A MAN accused of a double murder 'fended off' one of his alleged victims after he caught him throttling a woman in his living room on the morning of the stabbings, a court heard.

Raymond Morgan, who is charged with the murder of Adrian Fannon, 39, and Mark Pawley, 25, took to the witness box as his trial at Oxford Crown Court continued yesterday.

The 53-year old told the court that he woke up on the morning of October 1 to the sounds of banging at his Newland Road flat where he found Mr Fannon slumped against a TV stand while Mr Pawley was ‘strangling’ another woman.

He said: “He was behind her, she was on the floor hands down, her knees were on the floor just crouching down.

“[Mark Pawley] was behind her throttling her, strangling her, he had got his hands around her throat.”

He told the court that when he tried to intervene Mr Pawley ‘lunged’ at him and Morgan then hit him over the head with a wooden stool, knocking him out.

As he tended to the woman, who he told the court he didn’t know or recognise, he collapsed on the ground and had a seizure before coming to some seven hours later when he reported the incident at a local police station.

Earlier in the trial the court had heard that on the morning of the murders a neighbour had heard 'loud banging' coming from the flat shortly before 10am.

The neighbour said that she had heard ‘crashing and banging’ and added: “It sounded like a bull had been let loose in Ray’s flat.”

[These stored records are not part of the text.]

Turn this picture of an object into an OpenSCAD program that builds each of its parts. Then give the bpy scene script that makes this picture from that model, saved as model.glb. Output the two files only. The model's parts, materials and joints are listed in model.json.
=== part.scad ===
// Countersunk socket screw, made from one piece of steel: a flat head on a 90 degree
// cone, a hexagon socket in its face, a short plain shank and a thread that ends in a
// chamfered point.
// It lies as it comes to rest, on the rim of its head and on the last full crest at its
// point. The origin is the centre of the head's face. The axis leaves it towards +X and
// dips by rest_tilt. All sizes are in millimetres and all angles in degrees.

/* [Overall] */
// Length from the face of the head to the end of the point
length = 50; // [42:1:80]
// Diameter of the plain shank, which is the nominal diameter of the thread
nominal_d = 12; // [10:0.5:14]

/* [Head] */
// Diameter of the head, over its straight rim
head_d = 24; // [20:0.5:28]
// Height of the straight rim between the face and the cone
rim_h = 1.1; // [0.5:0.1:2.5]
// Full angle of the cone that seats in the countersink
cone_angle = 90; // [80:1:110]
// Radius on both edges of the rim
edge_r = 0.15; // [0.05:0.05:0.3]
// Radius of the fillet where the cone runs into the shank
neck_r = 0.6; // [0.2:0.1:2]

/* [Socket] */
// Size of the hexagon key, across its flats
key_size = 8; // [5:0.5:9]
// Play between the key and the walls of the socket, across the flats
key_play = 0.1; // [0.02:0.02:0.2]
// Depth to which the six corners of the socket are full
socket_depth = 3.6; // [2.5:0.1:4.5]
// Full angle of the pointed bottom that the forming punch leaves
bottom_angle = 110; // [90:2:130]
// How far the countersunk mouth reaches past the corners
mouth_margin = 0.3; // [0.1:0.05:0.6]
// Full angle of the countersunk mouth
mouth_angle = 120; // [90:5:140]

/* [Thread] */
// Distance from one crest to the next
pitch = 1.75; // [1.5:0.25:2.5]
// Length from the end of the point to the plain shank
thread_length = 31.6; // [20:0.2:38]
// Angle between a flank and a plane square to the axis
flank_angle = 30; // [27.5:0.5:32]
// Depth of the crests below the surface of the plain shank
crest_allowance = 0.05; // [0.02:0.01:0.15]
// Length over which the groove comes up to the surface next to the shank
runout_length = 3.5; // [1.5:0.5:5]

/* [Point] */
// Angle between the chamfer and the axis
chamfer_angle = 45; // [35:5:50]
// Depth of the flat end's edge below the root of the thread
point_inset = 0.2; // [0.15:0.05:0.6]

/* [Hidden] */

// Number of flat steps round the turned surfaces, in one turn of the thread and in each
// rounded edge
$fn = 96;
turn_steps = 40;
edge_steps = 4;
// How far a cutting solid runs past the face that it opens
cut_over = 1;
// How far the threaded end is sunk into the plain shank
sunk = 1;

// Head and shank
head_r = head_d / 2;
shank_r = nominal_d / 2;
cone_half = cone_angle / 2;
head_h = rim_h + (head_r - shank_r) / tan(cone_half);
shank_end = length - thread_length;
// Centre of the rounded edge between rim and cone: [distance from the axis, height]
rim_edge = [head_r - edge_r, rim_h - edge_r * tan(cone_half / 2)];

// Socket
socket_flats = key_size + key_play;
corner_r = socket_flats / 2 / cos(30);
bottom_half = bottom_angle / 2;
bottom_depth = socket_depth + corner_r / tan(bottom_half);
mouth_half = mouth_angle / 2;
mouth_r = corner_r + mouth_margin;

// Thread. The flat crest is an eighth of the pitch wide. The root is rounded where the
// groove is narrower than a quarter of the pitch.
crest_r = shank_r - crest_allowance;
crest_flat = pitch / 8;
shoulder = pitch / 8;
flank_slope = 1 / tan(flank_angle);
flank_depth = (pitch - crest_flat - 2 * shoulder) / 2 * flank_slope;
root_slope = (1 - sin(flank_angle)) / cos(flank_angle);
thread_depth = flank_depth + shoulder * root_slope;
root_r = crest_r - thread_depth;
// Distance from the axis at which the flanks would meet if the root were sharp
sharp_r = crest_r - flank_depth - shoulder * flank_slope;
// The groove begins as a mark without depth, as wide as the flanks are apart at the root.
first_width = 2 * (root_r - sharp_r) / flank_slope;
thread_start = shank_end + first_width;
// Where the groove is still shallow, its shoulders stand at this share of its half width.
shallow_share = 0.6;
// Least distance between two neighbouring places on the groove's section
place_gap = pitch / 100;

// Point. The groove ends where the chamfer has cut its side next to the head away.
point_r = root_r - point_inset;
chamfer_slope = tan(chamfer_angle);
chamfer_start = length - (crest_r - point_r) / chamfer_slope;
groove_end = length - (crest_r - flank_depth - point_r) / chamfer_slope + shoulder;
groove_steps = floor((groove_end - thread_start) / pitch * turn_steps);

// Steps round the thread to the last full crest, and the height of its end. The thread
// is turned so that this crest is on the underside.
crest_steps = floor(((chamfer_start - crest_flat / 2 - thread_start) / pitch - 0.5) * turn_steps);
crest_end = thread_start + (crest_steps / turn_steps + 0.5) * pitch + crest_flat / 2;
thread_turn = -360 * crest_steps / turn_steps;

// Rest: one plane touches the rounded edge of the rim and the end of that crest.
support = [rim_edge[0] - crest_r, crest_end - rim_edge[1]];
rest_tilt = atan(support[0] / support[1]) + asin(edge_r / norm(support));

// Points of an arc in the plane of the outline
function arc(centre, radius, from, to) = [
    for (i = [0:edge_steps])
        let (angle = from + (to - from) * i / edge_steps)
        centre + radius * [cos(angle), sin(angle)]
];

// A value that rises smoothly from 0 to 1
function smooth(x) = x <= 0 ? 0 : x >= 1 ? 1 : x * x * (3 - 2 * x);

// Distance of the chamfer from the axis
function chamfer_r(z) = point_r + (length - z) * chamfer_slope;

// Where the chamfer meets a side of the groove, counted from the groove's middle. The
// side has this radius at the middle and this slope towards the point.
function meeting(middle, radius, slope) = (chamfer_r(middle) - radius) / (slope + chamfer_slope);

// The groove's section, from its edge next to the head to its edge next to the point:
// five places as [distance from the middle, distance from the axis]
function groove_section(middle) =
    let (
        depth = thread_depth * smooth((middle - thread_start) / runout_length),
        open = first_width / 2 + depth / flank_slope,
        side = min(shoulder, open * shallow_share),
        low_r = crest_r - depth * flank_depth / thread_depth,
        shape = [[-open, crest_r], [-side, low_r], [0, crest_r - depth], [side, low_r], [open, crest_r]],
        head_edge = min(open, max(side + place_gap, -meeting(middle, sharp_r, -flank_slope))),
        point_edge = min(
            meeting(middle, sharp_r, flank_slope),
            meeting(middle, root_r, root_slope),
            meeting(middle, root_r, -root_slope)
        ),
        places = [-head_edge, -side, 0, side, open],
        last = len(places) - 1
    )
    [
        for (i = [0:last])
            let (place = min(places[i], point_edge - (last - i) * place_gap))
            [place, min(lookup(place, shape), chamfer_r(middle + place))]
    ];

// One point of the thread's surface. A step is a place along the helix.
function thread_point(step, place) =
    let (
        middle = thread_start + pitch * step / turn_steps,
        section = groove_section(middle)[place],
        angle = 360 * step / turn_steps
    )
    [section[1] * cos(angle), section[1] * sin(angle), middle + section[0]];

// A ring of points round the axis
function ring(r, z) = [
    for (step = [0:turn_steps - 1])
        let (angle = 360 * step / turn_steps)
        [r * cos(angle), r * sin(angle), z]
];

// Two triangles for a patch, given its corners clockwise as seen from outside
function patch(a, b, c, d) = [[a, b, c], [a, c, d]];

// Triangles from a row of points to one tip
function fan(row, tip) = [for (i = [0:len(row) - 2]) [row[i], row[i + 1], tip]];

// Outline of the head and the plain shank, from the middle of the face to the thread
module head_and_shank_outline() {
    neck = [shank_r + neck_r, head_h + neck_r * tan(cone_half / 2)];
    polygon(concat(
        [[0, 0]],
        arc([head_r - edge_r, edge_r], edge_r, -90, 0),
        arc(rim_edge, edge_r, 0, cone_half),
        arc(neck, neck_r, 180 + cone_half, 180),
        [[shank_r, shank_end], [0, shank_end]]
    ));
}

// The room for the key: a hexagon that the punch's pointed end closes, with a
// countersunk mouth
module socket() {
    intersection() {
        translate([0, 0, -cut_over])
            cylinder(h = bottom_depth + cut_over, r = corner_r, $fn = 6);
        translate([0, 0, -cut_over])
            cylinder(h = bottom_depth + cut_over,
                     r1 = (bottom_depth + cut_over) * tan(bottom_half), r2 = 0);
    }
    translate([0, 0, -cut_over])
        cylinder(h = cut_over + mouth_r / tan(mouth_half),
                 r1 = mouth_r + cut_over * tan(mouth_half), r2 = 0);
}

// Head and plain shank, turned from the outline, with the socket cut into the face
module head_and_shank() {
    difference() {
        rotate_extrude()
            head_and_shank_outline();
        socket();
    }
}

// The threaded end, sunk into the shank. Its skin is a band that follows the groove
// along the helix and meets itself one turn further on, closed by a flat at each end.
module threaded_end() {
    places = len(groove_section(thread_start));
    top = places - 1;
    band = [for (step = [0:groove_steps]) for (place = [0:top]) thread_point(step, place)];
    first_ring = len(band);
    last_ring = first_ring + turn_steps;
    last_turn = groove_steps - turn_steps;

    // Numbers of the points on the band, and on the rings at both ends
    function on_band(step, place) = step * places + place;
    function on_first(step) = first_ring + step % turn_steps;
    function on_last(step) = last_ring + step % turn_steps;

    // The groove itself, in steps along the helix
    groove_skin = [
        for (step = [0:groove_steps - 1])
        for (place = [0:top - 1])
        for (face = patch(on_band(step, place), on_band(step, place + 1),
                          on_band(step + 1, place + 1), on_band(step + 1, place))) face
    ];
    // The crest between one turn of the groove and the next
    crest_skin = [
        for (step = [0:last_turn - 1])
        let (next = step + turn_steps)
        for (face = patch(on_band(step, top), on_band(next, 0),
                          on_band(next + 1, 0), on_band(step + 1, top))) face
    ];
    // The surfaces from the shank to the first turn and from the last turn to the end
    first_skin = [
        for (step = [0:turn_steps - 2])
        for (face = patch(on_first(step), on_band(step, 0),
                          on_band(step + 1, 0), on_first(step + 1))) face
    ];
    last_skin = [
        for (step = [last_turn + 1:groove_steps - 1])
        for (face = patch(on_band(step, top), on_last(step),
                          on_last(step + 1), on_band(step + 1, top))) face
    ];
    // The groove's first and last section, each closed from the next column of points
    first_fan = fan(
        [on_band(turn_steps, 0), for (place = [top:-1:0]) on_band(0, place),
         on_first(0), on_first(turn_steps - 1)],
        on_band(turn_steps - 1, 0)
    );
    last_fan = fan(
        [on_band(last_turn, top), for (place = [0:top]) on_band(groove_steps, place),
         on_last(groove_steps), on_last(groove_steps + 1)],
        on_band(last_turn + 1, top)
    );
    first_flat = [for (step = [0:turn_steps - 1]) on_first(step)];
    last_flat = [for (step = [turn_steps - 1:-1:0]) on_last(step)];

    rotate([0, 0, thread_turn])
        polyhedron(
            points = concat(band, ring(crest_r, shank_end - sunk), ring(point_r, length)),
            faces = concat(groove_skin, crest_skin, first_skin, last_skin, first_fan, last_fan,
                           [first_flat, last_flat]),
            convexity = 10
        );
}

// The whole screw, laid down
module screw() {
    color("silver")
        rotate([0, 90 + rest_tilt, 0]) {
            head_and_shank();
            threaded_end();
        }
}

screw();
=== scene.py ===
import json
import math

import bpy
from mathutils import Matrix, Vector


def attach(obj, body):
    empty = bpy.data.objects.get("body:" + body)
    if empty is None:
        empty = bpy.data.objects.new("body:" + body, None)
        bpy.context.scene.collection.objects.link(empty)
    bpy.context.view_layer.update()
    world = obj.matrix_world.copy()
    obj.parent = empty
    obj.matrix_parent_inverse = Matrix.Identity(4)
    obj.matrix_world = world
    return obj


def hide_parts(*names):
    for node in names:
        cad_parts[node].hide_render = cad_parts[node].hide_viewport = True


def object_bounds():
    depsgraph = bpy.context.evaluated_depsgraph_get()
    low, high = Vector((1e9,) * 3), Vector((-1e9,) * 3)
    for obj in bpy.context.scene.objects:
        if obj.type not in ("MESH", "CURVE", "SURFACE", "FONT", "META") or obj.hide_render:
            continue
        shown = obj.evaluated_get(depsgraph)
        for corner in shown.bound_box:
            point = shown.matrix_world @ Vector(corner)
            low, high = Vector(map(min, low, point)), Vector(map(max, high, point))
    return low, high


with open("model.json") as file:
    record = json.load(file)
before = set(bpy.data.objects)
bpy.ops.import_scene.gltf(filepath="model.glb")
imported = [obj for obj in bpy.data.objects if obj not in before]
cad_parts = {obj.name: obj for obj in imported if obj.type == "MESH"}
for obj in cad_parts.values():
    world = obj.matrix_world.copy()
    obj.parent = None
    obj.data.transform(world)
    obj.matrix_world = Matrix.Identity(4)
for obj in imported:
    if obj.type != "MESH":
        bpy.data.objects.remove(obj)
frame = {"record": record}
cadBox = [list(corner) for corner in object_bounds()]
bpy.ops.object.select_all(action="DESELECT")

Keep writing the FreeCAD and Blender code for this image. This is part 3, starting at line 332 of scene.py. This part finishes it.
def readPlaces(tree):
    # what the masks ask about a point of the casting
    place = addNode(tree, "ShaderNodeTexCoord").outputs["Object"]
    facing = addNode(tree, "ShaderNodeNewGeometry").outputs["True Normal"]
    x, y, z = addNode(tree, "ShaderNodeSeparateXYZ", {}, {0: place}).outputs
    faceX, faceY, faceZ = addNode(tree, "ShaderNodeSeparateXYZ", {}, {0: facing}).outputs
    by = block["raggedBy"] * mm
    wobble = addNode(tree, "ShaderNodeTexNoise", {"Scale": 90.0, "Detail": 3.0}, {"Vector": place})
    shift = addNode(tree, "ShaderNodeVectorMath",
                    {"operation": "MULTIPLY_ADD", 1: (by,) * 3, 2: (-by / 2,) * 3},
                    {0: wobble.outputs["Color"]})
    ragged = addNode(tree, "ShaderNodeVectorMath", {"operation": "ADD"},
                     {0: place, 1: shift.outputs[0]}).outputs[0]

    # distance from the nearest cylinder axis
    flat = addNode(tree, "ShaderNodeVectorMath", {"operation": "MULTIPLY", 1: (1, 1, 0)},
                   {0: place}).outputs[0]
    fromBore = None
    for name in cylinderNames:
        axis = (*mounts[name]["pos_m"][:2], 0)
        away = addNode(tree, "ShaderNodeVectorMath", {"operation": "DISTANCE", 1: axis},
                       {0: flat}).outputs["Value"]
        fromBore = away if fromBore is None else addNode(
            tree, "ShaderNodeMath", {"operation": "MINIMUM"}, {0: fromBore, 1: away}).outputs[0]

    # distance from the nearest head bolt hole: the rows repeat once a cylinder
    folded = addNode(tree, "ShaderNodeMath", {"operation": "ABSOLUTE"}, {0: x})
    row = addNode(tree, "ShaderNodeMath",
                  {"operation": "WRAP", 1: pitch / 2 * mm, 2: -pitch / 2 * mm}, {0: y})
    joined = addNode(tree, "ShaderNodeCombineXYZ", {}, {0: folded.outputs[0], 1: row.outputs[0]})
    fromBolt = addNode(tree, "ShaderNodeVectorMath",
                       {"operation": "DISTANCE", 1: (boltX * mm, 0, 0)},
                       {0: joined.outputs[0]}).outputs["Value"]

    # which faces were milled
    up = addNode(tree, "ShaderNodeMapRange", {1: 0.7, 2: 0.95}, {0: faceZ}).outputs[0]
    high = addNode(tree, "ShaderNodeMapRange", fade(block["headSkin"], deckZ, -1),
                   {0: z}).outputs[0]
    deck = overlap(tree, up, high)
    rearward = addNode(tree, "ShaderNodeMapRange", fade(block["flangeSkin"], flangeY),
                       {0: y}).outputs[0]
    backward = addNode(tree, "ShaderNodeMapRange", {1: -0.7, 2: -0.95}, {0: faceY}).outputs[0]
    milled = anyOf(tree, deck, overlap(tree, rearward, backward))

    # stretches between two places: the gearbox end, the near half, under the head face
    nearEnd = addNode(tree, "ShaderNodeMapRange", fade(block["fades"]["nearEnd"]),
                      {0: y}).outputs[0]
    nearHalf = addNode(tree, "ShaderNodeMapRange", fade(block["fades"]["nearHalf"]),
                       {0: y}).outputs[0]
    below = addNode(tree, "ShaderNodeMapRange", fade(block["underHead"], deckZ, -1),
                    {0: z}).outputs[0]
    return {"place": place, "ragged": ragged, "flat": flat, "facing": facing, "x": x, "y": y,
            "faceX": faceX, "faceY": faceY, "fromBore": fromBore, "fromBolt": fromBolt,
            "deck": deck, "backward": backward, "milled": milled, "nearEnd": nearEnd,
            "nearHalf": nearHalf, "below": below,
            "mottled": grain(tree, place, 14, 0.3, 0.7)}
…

Defending Tracy Ayling also read out witness statements to jurors from his nephew yesterday which said that in the months before the alleged attack he had been involved in a fight inside his flat involving drugs.

After the scuffle, the court heard, he had armed himself with a knife and a baseball bat which he had kept inside the living room to help defend himself.

While taking to the stand Morgan was also asked by prosecutors how he had felt about the killings yesterday and said: “Atrocious, whoever has done it deserves punishment. They were good friends of mine.”

Prosecutors maintain that Morgan stabbed the two men at least 30 times in a ‘savage’ and 'sustained' attack.

Adrian Redgrave QC, prosecuting, put to Morgan in cross-examination that when he had turned up at the police station shortly after 5pm that day he had said 'that's two druggie b******s off the street.'

Morgan answered: "I can't remember saying it."

The trial continues.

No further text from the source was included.